Since I said I installed Steam, I wanted to give some gaming a shot, to see just how well it all worked on Linux. I tried four games: Stardew Valley (which looks to be Linux-native), Metro Exodus (which is also Linux native, it looks, which shocked me), Warframe (needs Proton) and Unreal Tournament ’99 (also needs Proton).

Something to keep in mind if you’re following along with me here and wanting to do this for yourself: For most games you’ll need to right click them in the library list and go to their properties to force them into using Proton. They won’t “just” use Proton out of the box.

Warframe (Proton Experimental)

Updated and played just fine, was able to sign into my account and actually play a mission with graphics turned way up. It does seem to be compiling shaders on the fly though, because the first time I run through areas performance is kinda…not good. But subsequent visits? Smooth as butter. No complaints. Even did well wandering out into the open world maps.

Unreal Tournament ’99 (Proton Experimental)

Ran perfectly, couldn’t even tell I was running this on a Linux machine. Played a round of CTF on Facing Worlds. Everything exactly as it should be.

Stardew Valley (Native)

Fully expected this to run perfect, and it absolutely did.

Metro Exodus (Native)

This was the only one that had an issue.
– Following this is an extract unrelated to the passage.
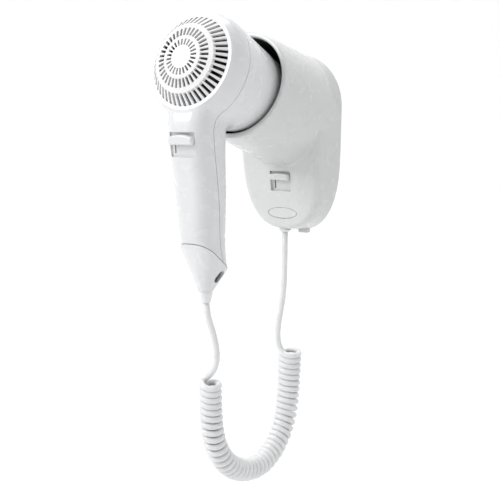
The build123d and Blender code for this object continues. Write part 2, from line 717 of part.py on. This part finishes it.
with BuildPart() as cup_liner:
    with BuildSketch(CUP_SIDE):
        with BuildLine():
            Polyline((CUP_LIP + 0.2, CUP_BORE_R), (CUP_LIP + 0.2, CUP_BORE_R + 1.2), (CUP_DEPTH, CUP_FLOOR_R + 1.4))
            Polyline((CUP_DEPTH, CUP_FLOOR_R + 1.4), (CUP_DEPTH, 0), (CUP_DEPTH - 1.6, 0))
            Polyline((CUP_DEPTH - 1.6, 0), (CUP_DEPTH - 1.6, CUP_FLOOR_R), (CUP_LIP + 0.2, CUP_BORE_R))
        make_face()
    revolve(axis=CUP_AXIS)
    for turn in (-28, 0, 28):
        with Locations(turned(CUP, turn).offset(RIB_START)):
            with Locations((0, CUP_BORE_R - 3, 0)):
                Box(RIB_WIDTH, 7, RIB_END - RIB_START, align=FROM_REAR)
    add(barrel_form(-0.45, 0, NOZZLE_DEPTH), mode=Mode.SUBTRACT)
save(cup_liner.part, "cup_liner")

# ---------------------------------------------------------------- holder: wall plate and what it carries

with BuildPart() as wall_plate:
    add(extrude(holder_outline(WALL + 0.5, 0), amount=PLATE_THICKNESS, dir=(0, -1, 0), mode=Mode.PRIVATE))
    with Locations(wall_facing(-PLATE_THICKNESS + 0.5, OVAL_CENTRE_Z)):
        Cylinder(5.6, -POST_Y - PLATE_THICKNESS + 0.5, align=FROM_REAR)
    with Locations(wall_facing(-1.2, OVAL_CENTRE_Z)):
        Cylinder(1.55, 12, align=FROM_REAR, mode=Mode.SUBTRACT)
    with Locations(wall_facing(-PLATE_THICKNESS, 0)):
        with GridLocations(WALL_SCREW_SPACING_X, WALL_SCREW_SPACING_Z, 2, 2):
            CounterSinkHole(WALL_SCREW_HOLE_R, 4.4, counter_sink_angle=90)
    with Locations((TAB_X, 0, -74)):
        Box(TAB_WIDTH, 5.5, 7.6, align=(Align.CENTER, Align.MAX, Align.MAX))
save(wall_plate.part, "wall_plate")

with BuildPart() as terminal_block:
    with Locations((0, -PLATE_THICKNESS, TERMINAL_Z)):
        Box(30, 9, 9, align=(Align.CENTER, Align.MAX, Align.CENTER))
    for x in (-10, 0, 10):
        with Locations(Plane(origin=(x, -PLATE_THICKNESS - 9, TERMINAL_Z), x_dir=(1, 0, 0), z_dir=(0, -1, 0))):
            Hole(2, 5)
        with Locations(Plane(origin=(x, -PLATE_THICKNESS - 3, TERMINAL_Z), x_dir=(1, 0, 0), z_dir=(0, 0, 1))):
            Cylinder(1.2, 20, mode=Mode.SUBTRACT)
save(terminal_block.part, "terminal_block")

with BuildPart() as terminal_screws:
    for x in (-10, 0, 10):
        with Locations(Plane(origin=(x, -PLATE_THICKNESS - 4.2, TERMINAL_Z), x_dir=(1, 0, 0), z_dir=(0, -1, 0))):
            Cylinder(1.9, 3, align=FROM_REAR)
            with Locations((0, 0, 3)):
                Box(3.4, 0.6, 1, mode=Mode.SUBTRACT)
save(terminal_screws.part, "terminal_screws")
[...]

It kept trying to display on the wrong monitor, and worse, it was halfway outside of the display area. I tried to see if I could at least get into a menu to configure it, but unfortunately that seemed to be impossible, as the game would crash if I skipped the intro cinematic. going to hazard a guess that this is primarily the fault of my eccentric video setup.

That all said, I didn’t get to test it as much as I should have, but my brief experiment with Proton was nothing but good. Valve put in some work on Proton. I can see why Linux users are starting to say they don’t need Windows anymore. Proton just works extremely well for what it is.